The dangers here are huge for the United States and the other states involved. If the campaign does not produce quick results there will be pressures to escalate. If the operation falters and the rebels are not able to oust the regime, the US and its allies will be blamed for a failure that was not theirs in the making.

Other options are available for saving lives. As Notre Dame political science professor Robert Johansen has recommended, the Security Council should establish protected humanitarian corridors near Libya’s borders. This would help the delivery of humanitarian aid and would provide a location where defectors could safely qualify for amnesty from future criminal prosecution.

Steps also can be taken to strengthen targeted sanctions against Gaddafi and his family and to support the International Criminal Court as it prepares indictments against senior Libyan officials who do not defect and are responsible for mass atrocities.
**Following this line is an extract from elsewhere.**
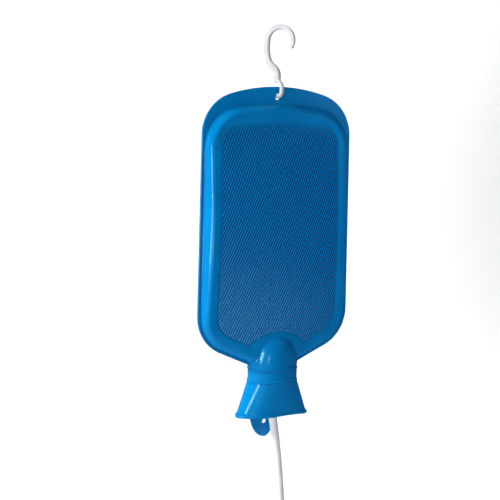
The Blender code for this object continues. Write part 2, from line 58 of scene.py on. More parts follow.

The challenge is to use just means in achieving the declared just ends.

David Cortright is director of policy studies at the Kroc Institute for International Peace Studies at the University of Notre Dame.

  • Gerald Shenk

    The ethics of humanitarian intervention using military force have not yet been refined; this is another round of testing by fire. Careful scrutiny and transparency will be needed to assure that stated goals are achieved by worthy means. If state sovereignty is cleared suspended, some legitimate presence on the ground would be needed to accompany the emergent and fragile structures of a new order. That task would be more diplomatic than military, and could plausibly arise from other sources than the particular countries supplying military intervention.